L’Assemblée nationale adopte la Loi favorisant l’égalité économique des époux. Cette loi consacre le mariage comme une association économique et prévoit à la fin du mariage un partage égal entre les époux des biens qui composent le patrimoine familial. Par son jugement sur l’affaire Daigle-Tremblay, la Cour suprême confirme qu’une tierce personne, fut-elle le père présumé, ne peut s’opposer à la décision d’avortement d’une femme.

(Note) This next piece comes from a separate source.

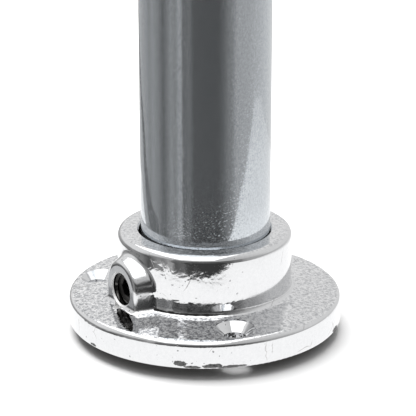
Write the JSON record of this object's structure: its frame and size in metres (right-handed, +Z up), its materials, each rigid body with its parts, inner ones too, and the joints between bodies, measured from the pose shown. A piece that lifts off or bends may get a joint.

Marie Lacoste Gérin-Lajoie (1867-1945 )
BANQ:P783,S2,SS9,SSS2,D7,P20

Il y a une contradiction dans les dates de naissance et de mort de Marie Lacoste dans un texte biographique, c'est 1867-1945 et dans le détail de la photo dans BANQ on indique 1890-1971. La photo a été prise en 1911, il semble plus vraisemblable qu'elle ait 21 ans sur cette photo que 44 ans (1867-1911), mais en consultant le blogue dont l'hyperlien est plus bas, entre autres on y fait mention d'un traité de droit dont elle est l'auteur et publié en 1902. Il est donc impossible qu'elle soit née en 1890 et avoir publié cet ouvrage, en autodidacte, à 12 ans.

Après avoir bien regardé dans le détail de la photo, la date de 1890-1971 est plutôt reliée à la période d'existence de la firme de photographie Dupras et Colas.

Autre lien biographique plus spécifiquement pour le "Traité de droit usuel pour les femmes" Marie Gérin-Lacoste


Monument à Ottawa Les femmes sont des personnes (détail)


Monument à Ottawa: Les femmes sont des personnes.

Créé en 2000, ce monument rend hommage aux Célèbres cinq : Irene Parlby, Louise McKinney, Nellie McClung, Emily Murphy et Henrietta Muir Edwards, toutes de l'Alberta.


Monument regroupant des femmes qui ont lutté pour l'émancipation des droits de la femme
ma photo 2015

Ces femmes extraordinaires sont: Idola St-Jean, Marie-Lacoste-Gérin-Lajoie, Thérèse-Forget Casgrain et Marie-Claire Kirkland. Les quatres premières femmes a lutter pour que les droits des femmes soient reconnus et Mme Kirkland a été la première femme élue à l'Assemblée Nationale.